Adrienne G. Rhone, chairwoman of Lincoln's Board of Trustees, said: "We want the Lincoln University campus community and alumni as well as our friends and supporters to understand and appreciate the enormity of our responsibility to Dr. Bond and Dr. Barnes, and what the outcome means to the University."

The petition filed by the University describes the unique friendship and connection that Dr. Barnes formed with Dr. Bond, then President of Lincoln, beginning in 1946. During his lifetime, Dr. Barnes wrote of “weld[ing] Lincoln University and the Foundation in an educational enterprise that has no counterpart elsewhere.” To ensure that the institutional alliance between the Foundation and Lincoln would continue in perpetuity, Dr.
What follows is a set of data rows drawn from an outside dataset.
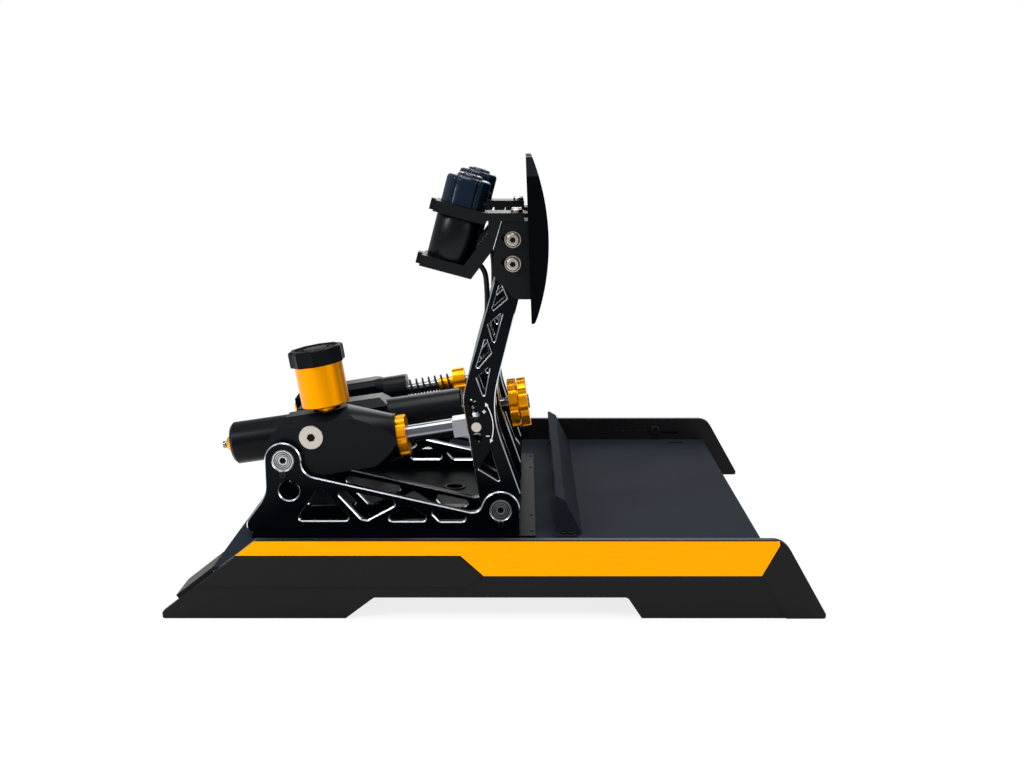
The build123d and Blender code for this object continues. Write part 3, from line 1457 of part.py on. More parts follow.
def build_cable(name):
    """The motor's cable, from its foot into the gap between the arm plates."""
    path = cable_path(cable_route)
    start = Vector(cable_route[0][0], 0, cable_route[0][1])
    heading = (Vector(cable_route[1][0], 0, cable_route[1][1]) - start).normalized()
    tube = sweep(Plane(origin=start, z_dir=heading) * Circle(cable_radius), path=path)
    print(f"cable volume share: {tube.volume / (pi * cable_radius ** 2 * path.length):.4f}")
    keep(f"{name}_motor_cable", Pos(0, pedal_places[name], 0) * tube)


def build_all():
    """Builds every node."""
    build_panels()
    build_decks()
    build_frame()
    build_base_screws()
    keep("small_screws", *build_heel_stop(), *build_trusses())
    build_shafts()
    for name in pedal_places:
        build_arm(name)
        build_head(name)
    build_link_pins()
    for name in ("clutch", "throttle"):
        build_motor(name)
        build_cable(name)
    build_clutch_actuator()
    build_brake_actuator()
    build_throttle_actuator()


def print_motion():
    """Prints what each pedal's travel does to its actuator, at the end of the travel."""
    for name, pin, offset, travel in (("clutch", clutch_pin, 0, clutch_travel),
                                      ("brake", brake_pin, brake_offset, brake_travel),
                                      ("throttle", throttle_pin, 0, throttle_travel)):
        tilt, reach = strut(pin, offset)
        turn = radians(travel)
        dx, dz = pin[0] - front_pivot_x, pin[1] - front_pivot_z
        moved = (front_pivot_x + dx * cos(turn) - dz * sin(turn), front_pivot_z + dx * sin(turn) + dz * cos(turn))
        end_tilt, end_reach = strut(moved, offset)
        print(f"{name}: tilt {tilt:.3f} to {end_tilt:.3f} degrees, reach {reach:.3f} to {end_reach:.3f} mm")


build_all()
print_motion()
os.makedirs("parts", exist_ok=True)
for node_name, solids in nodes.items():
    export_step(Compound(children=solids, label=node_name), f"parts/{node_name}.step")
print(len(nodes), "nodes")
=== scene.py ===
"""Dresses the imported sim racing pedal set: finishes, springs, cables, marks, light and camera."""

import json
import logging
import math
from dataclasses import dataclass
from enum import Enum
from typing import Any, Callable, Optional, Sequence

import bmesh
import bpy
from mathutils import Matrix, Vector

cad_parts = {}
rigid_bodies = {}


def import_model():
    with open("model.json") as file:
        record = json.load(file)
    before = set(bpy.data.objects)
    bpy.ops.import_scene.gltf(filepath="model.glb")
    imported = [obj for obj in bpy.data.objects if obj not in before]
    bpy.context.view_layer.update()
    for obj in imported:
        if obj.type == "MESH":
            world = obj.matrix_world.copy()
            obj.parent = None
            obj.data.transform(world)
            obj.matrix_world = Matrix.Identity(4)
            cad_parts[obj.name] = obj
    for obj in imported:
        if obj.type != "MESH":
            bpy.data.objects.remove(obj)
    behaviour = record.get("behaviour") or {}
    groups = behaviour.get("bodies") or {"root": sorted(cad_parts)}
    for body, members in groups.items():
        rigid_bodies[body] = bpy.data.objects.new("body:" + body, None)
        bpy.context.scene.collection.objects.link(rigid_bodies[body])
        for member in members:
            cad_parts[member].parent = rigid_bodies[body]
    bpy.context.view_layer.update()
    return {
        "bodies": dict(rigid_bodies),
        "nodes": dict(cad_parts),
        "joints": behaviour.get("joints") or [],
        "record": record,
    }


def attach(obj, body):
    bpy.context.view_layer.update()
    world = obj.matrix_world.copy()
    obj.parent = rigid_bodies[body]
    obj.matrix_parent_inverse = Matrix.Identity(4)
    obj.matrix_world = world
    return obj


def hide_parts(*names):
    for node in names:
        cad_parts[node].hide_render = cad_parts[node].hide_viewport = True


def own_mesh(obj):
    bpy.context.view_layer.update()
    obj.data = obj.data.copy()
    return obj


MM = 0.001
LOG = logging.getLogger("pedal_set")

Pair = tuple[float, float]
Point = tuple[float, float]
Place = tuple[float, float, float]
# A turned form's ring: its radius, its height and its share of the inset
Ring = tuple[float, float, float]
Loop = list[bmesh.types.BMVert]

# How many corners a disc's rim has
ROUND = 48
HEXAGON = 6


# Nodes and colours

def add_node(tree: bpy.types.NodeTree, kind: str, links: Optional[dict[Any, Any]] = None,
             values: Optional[dict[Any, Any]] = None, **settings: Any) -> bpy.types.Node:
    """Adds a shader node.

    Args:
        tree: The material's or world's node tree.
        kind: The node's type name.
        links: Input names or numbers, each with the output that feeds it.
        values: Input names or numbers, each with its constant.
        **settings: Properties of the node itself.

    Returns:
        The new node.
    """
    node = tree.nodes.new(kind)
    for name, value in settings.items():
        setattr(node, name, value)
    for key, value in (values or {}).items():
        node.inputs[key].default_value = value
    for key, output in (links or {}).items():
        tree.links.new(output, node.inputs[key])
    return node


def empty_tree(owner: Any) -> bpy.types.NodeTree:
    """Switches on the nodes of a material or world and empties its tree.

    Args:
        owner: The material or world.

    Returns:
        Its node tree.
    """
    owner.use_nodes = True
    owner.node_tree.nodes.clear()
    return owner.node_tree


def linear(hex_colour: str) -> tuple[float, float, float, float]:
    """Turns an sRGB hex colour to linear.

    Args:
        hex_colour: Six hex digits, with or without a hash.

    Returns:
        Linear red, green, blue and an alpha of 1.
    """
    digits = hex_colour.lstrip("#")
    parts = [int(digits[index:index + 2], 16) / 255 for index in (0, 2, 4)]
    turned = [part / 12.92 if part <= 0.04045 else ((part + 0.055) / 1.055) ** 2.4 for part in parts]
    return (turned[0], turned[1], turned[2], 1.0)


# Finishes

class Grain(Enum):
    """How a surface was made, which decides its fine pattern."""

    POWDER = "orange peel of a powder coat"
    BRUSHED = "long scratches along X"
    TURNED = "fine rings left by a lathe"
    BLASTED = "fine pits left by blasting"
    MOULDED = "soft mottling of a moulding"


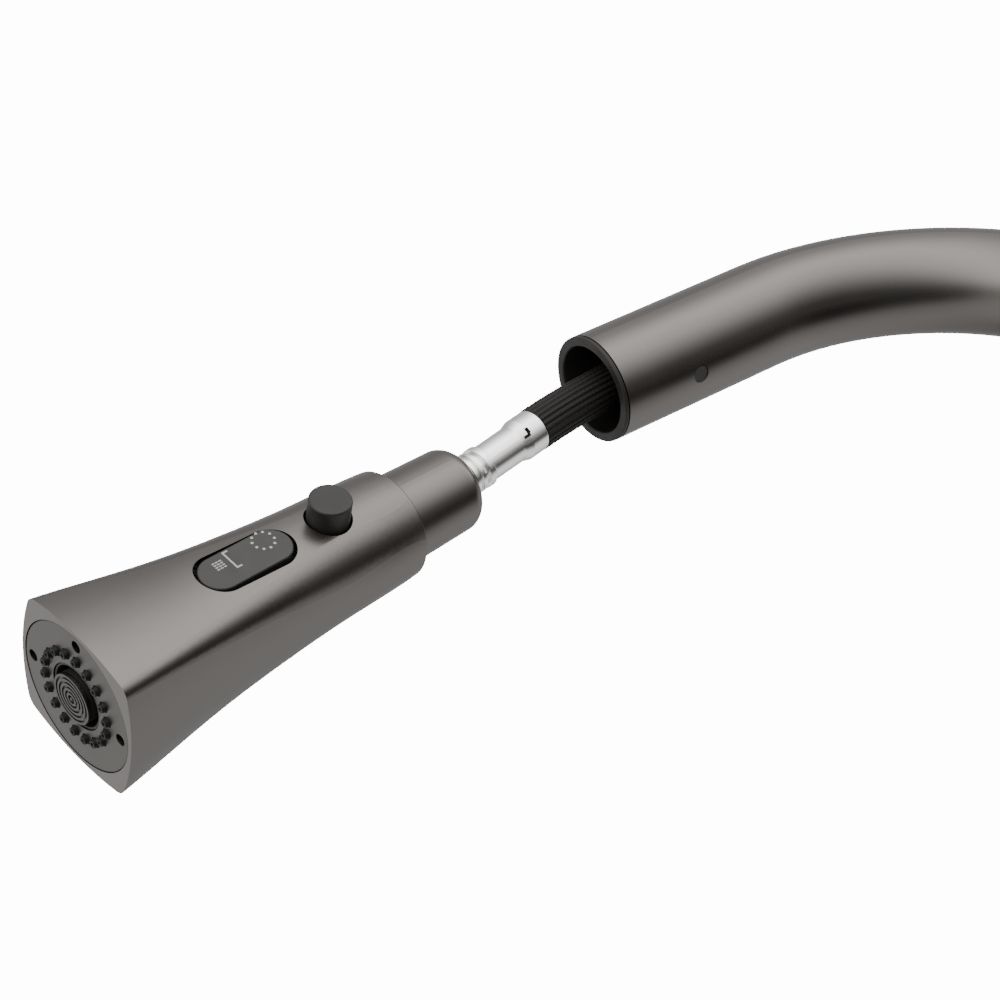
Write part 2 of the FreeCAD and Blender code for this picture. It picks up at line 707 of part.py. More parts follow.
def make_head_shell():
    outer = Part.makeLoft([shell_section(*row) for row in SHELL_SECTIONS], True, False)
    rim = Part.makeLoft([shell_section(0, 13.6, 14.4, 13.0), shell_section(*SHELL_SECTIONS[0])],
                        True, False)
    solid = outer.fuse(rim)
    length = SIZES["head_length"]
    face = SIZES["face_radius"]
    bore = SIZES["head_bore"]
    profile = Part.makePolygon([
        Vector(0, 0, -1), Vector(bore, 0, -1), Vector(bore, 0, 58), Vector(face - 3.4, 0, length - 11),
        Vector(face - 3.4, 0, length - 6), Vector(face + 0.12, 0, length - 6),
        Vector(face + 0.12, 0, length + 1), Vector(0, 0, length + 1), Vector(0, 0, -1)])
    solid = solid.cut(Part.Face(profile).revolve(Vector(), Z, 360))
    well = Part.makeCylinder(SIZES["button_radius"] + 0.6, 12,
                             Vector(8, 0, SIZES["button_distance"]), X)
    gap = SIZES["rocker_gap"]
    slot = slot_shape(SIZES["rocker_length"] + 2 * gap, SIZES["rocker_width"] + 2 * gap, 8, 12)
    item = doc.addObject("Part::Feature", "head_shell_shape")
    item.Shape = solid.cut(well).cut(slot).removeSplitter()
    keep(item, "head_shell", head_frame())


def slot_shape(length, width, start, depth):
    """A long round-ended slot through the button side of the shell."""
    half = width / 2
    centre = length / 2 - half
    middle = SIZES["rocker_distance"]
    bar = Part.makeBox(depth, width, 2 * centre, Vector(start, -half, middle - centre))
    ends = [Part.makeCylinder(half, depth, Vector(start, 0, middle + side * centre), X)
            for side in (-1, 1)]
    return bar.fuse(ends).removeSplitter()


def make_head_neck():
    stub = dim("head_bore") - 0.1
    foot = dim("neck_length") - 0.5
    neck = turned("neck_body", [
        (5.6, 4), (6.4, 0), (dim("neck_tip_radius"), 0), (dim("neck_seam_radius"), foot), (stub, foot),
        (stub, dim("neck_length") + 9), (5.6, dim("neck_length") + 9)])
    neck = rounded("neck", neck, (dim("neck_tip_radius"), 0, SIZES["neck_round"]),
                   (dim("neck_seam_radius"), foot, 0.3))
    keep(neck, "neck_collar", head_frame(-SIZES["neck_length"]))
    keep(ring("dock_plate_body", 9.4, 5.6, 1.6), "dock_steel_ring", head_frame(9.2))
    keep(turned("check_valve_body", [(0, 0), (5.0, 0), (5.0, 8), (2.0, 10), (0, 10)]),
         "check_valve", head_frame(-8))
    keep(ring("head_seal_body", 5.1, 3.5, 1.5), "hose_washer", head_frame(-10.4))


def make_waterway():
    core = turned("waterway_body", [
        (0, 0), (9.6, 0), (9.6, 14.5), (0, 14.5)])
    side = block("waterway_flat", 12, 24, 80, Placement(Vector(3.0, -12, -30), Rotation()))
    keep(cut("waterway_core", core, side), "pause_valve_body", head_frame(14.6))
    divert = turned("diverter_body", [(0, 0), (9.8, 0), (9.8, 26), (0, 26)])
    flat = block("diverter_flat", 12, 24, 80, Placement(Vector(3.6, -12, -30), Rotation()))
    bore = cylinder("diverter_bore", 2.9, 22, Placement(Vector(-2, 0, 2), Rotation()))
    keep(cut("diverter_housing", divert, flat, bore), "diverter_housing", head_frame(32.0))
    keep(block("paddle_body", 2.6, 3.8, 14), "diverter_paddle",
         head_frame(38.0).multiply(Placement(Vector(-3.3, -1.9, 0), Rotation())))
    funnel = turned("funnel_body", [
        (2.5, 0), (7.5, 0), (13.4, 22), (13.4, 24.5), (11.4, 24.5), (6.2, 4), (2.5, 4)])
    keep(funnel, "flow_funnel", head_frame(59.0))


def round_spots(circle, turns):
    """Places on a circle about Z, at the given angles in degrees."""
    for angle in turns:
        turn = math.radians(angle)
        yield Vector(math.cos(turn), math.sin(turn), 0) * circle


def make_face():
    face = dim("face_radius")
    length = SIZES["head_length"]
    circle = SIZES["nozzle_circle"]
    turns = [360 / NOZZLES * number for number in range(NOZZLES)]
    plate = ring("face_plate_body", face, dim("aerator_well") + 0.2, 3.0)
    plate = rounded("face_plate", plate, (face, 3.0, 0.25))
    holes = [cylinder(f"face_hole{number}", 1.4, 6, Placement(spot - Z, Rotation()))
             for number, spot in enumerate(round_spots(circle, turns))]
    wash = [cylinder(f"face_wash{number}", 1.5, 6, Placement(spot - Z, Rotation()))
            for number, spot in enumerate(round_spots(15.9, (1, 92, 272)))]
    keep(cut("face_plate", plate, fuse("face_holes", *holes, *wash)), "face_plate",
         head_frame(length - 3.1))
    tips = []
    for number, spot in enumerate(round_spots(circle, turns)):
        tip = turned(f"nozzle_tip{number}", [
            (0.45, 0), (1.3, 0), (1.3, 3.2), (0.95, 4.4), (0.45, 4.4)])
        tip.Placement = Placement(spot - Z * 0.4, Rotation())
        tips.append(tip)
    mat = ring("nozzle_mat_ring", 13.3, 9.0, 1.6)
    mat.Placement = at_height(-1.9)
    keep(fuse("nozzle_mat", mat, *tips), "nozzle_mat", head_frame(length - 3.1))
    rim = ring("aerator_ring_body", dim("aerator_well"), dim("aerator_well") - 0.5, 7.2)
    keep(rim, "aerator_housing", head_frame(length - 7.6))
    radius = SIZES["aerator_radius"]
    rings = [ring(f"screen_ring{number}", radius - 1.15 * number, radius - 0.6 - 1.15 * number, 1.0)
             for number in range(5)]
    dot = rounded("screen_dot", cylinder("screen_dot_body", 0.55, 1.1), (0.55, 1.1, 0.3))
    disc = cylinder("screen_disc", radius, 0.6)
    keep(fuse("aerator_screen", disc, dot, *rings), "aerator_screen", head_frame(length + 0.2))
    keep(cylinder("aerator_core_body", dim("aerator_radius"), 6.7), "aerator_insert",
         head_frame(length - 6.6))
    keep(ring("face_seal_body", face - 0.4, 16.2, 1.4), "face_seal", head_frame(length - 5.0))


def make_buttons():
    radius = dim("button_radius")
    cap = turned("button_cap_body", [
        (0, 0), (radius - 0.9, 0), (radius - 0.9, 1.0), (radius, 1.0), (radius, 9.8), (0, 9.8)])
    cap = rounded("button_cap", cap, (radius, 9.8, 0.6))

    def on_button_side(distance, out):
        return head_frame(distance).multiply(Placement(Vector(out, 0, 0), Rotation(Z, X)))

    keep(cap, "pause_button", on_button_side(SIZES["button_distance"], 10.6))
    keep(cylinder("plunger_body", 1.6, 3.8), "pause_plunger",
         on_button_side(SIZES["button_distance"], 6.6))
    spring = [torus(f"spring_coil{number}", 2.6, 0.3, at_height(number * 0.8)) for number in range(3)]
    keep(group("pause_spring", *spring), "pause_spring", on_button_side(SIZES["button_distance"], 6.4))
    rocker = stadium("rocker_body", dim("rocker_length"), dim("rocker_width"), 4.6,
                     Placement(Vector(), Rotation()))
    doc.recompute()
    top = [(number, 0.5, 0.5) for number, edge in enumerate(rocker.Shape.Edges, start=1)
           if all(abs(vertex.X - 4.6) < 1e-4 for vertex in edge.Vertexes)]
    soft = doc.addObject("Part::Fillet", "rocker_rounded")
    soft.Base = rocker
    soft.Edges = top
    keep(soft, "mode_rocker", head_frame(SIZES["rocker_distance"]).multiply(
        Placement(Vector(10.9, 0, 0), Rotation())))
    keep(cylinder("rocker_pin_body", 0.9, 16), "rocker_pin",
         head_frame(SIZES["rocker_distance"]).multiply(
             Placement(Vector(9.9, -8, 0), Rotation(Z, Y))))


# ---------------------------------------------------------------- build and write
make_base()
make_body_shell()
make_valve_block()
make_shank()
make_cartridge()
make_lever()
make_spout_tube()
make_spout_fittings()
make_hoses()
make_hose_end()
make_under_deck()
make_head_shell()
make_head_neck()
make_waterway()
make_face()
make_buttons()

doc.recompute()
for item in doc.Objects:
    if "Invalid" in item.State or "Error" in item.State:
        raise SystemExit(f"{item.Name} failed: {item.State}")
for item in nodes:
    if item.Shape.isNull() or not item.Shape.isValid():
        raise SystemExit(f"{item.Label} has no valid shape")

os.makedirs("parts", exist_ok=True)
for item in nodes:
    item.Shape.exportStep(f"parts/{item.Label}.step")
print(len(nodes), "parts; mouth", MOUTH, "seam", SEAM)
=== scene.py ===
"""Pull-down kitchen faucet: materials, hoses, fine detail, light and camera."""
import json
import math

import bmesh
import bpy
from mathutils import Matrix, Vector


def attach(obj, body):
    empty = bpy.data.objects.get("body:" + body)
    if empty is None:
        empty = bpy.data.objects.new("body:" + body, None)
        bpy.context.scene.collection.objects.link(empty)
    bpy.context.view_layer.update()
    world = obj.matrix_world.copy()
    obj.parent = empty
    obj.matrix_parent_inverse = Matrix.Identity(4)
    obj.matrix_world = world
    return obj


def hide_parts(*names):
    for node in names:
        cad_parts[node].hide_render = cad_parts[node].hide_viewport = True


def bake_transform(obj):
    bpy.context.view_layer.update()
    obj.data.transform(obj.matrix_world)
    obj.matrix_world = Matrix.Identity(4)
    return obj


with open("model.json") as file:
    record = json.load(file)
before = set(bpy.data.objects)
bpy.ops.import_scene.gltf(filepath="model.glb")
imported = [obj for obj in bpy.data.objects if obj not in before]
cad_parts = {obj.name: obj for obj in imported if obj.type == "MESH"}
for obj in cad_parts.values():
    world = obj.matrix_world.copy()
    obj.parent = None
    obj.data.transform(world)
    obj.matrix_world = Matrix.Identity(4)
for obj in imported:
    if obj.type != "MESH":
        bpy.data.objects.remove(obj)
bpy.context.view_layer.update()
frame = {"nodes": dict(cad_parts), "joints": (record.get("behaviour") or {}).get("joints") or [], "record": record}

MM = 0.001
joints = {joint["name"]: joint for joint in frame["joints"]}
nodes = frame["nodes"]


def millimetres(*numbers):
    return Vector(numbers) * MM


# ------------------------------------------------------------------ places, from the frame
SEAM = Vector(joints["head_swivel"]["pos_m"])
HEAD_AXIS = Vector(joints["head_swivel"]["axis"]).normalized()
BUTTON_SIDE = -Vector(joints["pause_press"]["axis"]).normalized()
HEAD_CROSS = HEAD_AXIS.cross(BUTTON_SIDE)
BALL = Vector(joints["ball_tilt"]["pos_m"])
HOSE_WAY = Vector((0.0558, 0.5210, 0.8518)).normalized()
TIP_ANGLE = math.radians(48)
SPOUT_AXIS = Vector((0, -math.cos(TIP_ANGLE), -math.sin(TIP_ANGLE)))
BEND_RADIUS = 68.4 * MM
BEND_CENTRE = millimetres(0, -68.4, 270)
TIP_LENGTH = 58.8 * MM
MOUTH = BEND_CENTRE + BEND_RADIUS * Vector((0, -math.sin(TIP_ANGLE), math.cos(TIP_ANGLE))) \
    + SPOUT_AXIS * TIP_LENGTH
HOSE_RADIUS = 6 * MM
RIBS = 24                       # ribs round the braid
STITCH = 1.5 * MM               # length of one stitch along it
HOSE_END_DISTANCE = 36.3 * MM   # from the ball's centre to the end of the braid
HOSE_END = BALL + HOSE_WAY * HOSE_END_DISTANCE


def head_point(along, out, across):
    """A point on the spray head: millimetres from the seam, to the buttons and across."""
    return SEAM + (HEAD_AXIS * along + BUTTON_SIDE * out + HEAD_CROSS * across) * MM


# ------------------------------------------------------------------ material nodes
class Paint:
    """A node material with one Principled shader, built up by short calls."""

    def __init__(self, name, **values):
        self.material = bpy.data.materials.new(name)
        self.material.use_nodes = True
        self.tree = self.material.node_tree
        self.shader = self.tree.nodes["Principled BSDF"]
        self.place = self.node("ShaderNodeTexCoord").outputs["Object"]
        for socket, value in values.items():
            self.shader.inputs[socket.replace("_", " ")].default_value = value

    def node(self, kind, **settings):
        node = self.tree.nodes.new(kind)
        for name, value in settings.items():
            setattr(node, name, value)
        return node

    def join(self, source, target):
        self.tree.links.new(source, target)

    def noise(self, scale, detail=3.0, stretch=None):
        source = self.place
        if stretch:
            mapping = self.node("ShaderNodeMapping")
            mapping.inputs["Scale"].default_value = stretch
            self.join(source, mapping.inputs["Vector"])
            source = mapping.outputs["Vector"]
        noise = self.node("ShaderNodeTexNoise")
        noise.inputs["Scale"].default_value = scale
        noise.inputs["Detail"].default_value = detail
        self.join(source, noise.inputs["Vector"])
        return noise.outputs["Fac"]

    def ramp(self, source, stops):
        ramp = self.node("ShaderNodeValToRGB")
        elements = ramp.color_ramp.elements
        while len(elements) < len(stops):
            elements.new(0.5)
        for element, (position, colour) in zip(elements, stops):
            element.position = position
            element.color = (*colour, 1)
        self.join(source, ramp.inputs["Fac"])
        return ramp.outputs["Color"]

    def grey(self, source, low, high, start=0.3, end=0.7):
        spread = self.node("ShaderNodeMapRange")
        spread.inputs["From Min"].default_value = start
        spread.inputs["From Max"].default_value = end
        spread.inputs["To Min"].default_value = low
        spread.inputs["To Max"].default_value = high
        self.join(source, spread.inputs["Value"])
        return spread.outputs["Result"]

    def colour(self, source):
        self.join(source, self.shader.inputs["Base Color"])

    def roughness(self, source):
        self.join(source, self.shader.inputs["Roughness"])

    def bump(self, source, strength, distance):
        bump = self.node("ShaderNodeBump")
        bump.inputs["Strength"].default_value = strength
        bump.inputs["Distance"].default_value = distance
        self.join(source, bump.inputs["Height"])
        self.join(bump.outputs["Normal"], self.shader.inputs["Normal"])

    def math(self, operation, first, second=None):
        node = self.node("ShaderNodeMath", operation=operation)
        for socket, value in zip(node.inputs, (first, second)):
            if value is None:
                continue
            if isinstance(value, (int, float)):
                socket.default_value = value
            else:
                self.join(value, socket)
        return node.outputs[0]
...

Barnes amended his Foundation’s Trust Indenture on October 20, 1950.

Dr. Barnes had designated Lincoln as the institution that would eventually nominate four out of five of the Foundation’s trustees. The trustees would then oversee what Dr. Barnes had envisioned as part of his legacy: a teaching institution -- and not what its focus has narrowly become: an art gallery or museum.

Now, the University has been thrust into the throes of a complex and costly legal maneuver essentially for nominating control of the Barnes Foundation, Chairwoman Rhone said. Essentially, Lincoln has the power to nominate trustees for the Foundation; current trustees and others, perhaps to spite Dr. Barnes, and in envy of Lincoln, now want to wrest control and power from the University. It is a struggle that has been framed as a classic battle of "David versus Goliath." In this case, Lincoln University is "David," a small, Historically Black University. The giant Goliath is in the guise of the Foundation and its wealthy and well-connected interests in Philadelphia and vicinity, ironically, the types of persons that Dr. Barnes had come to despise, Rhone said.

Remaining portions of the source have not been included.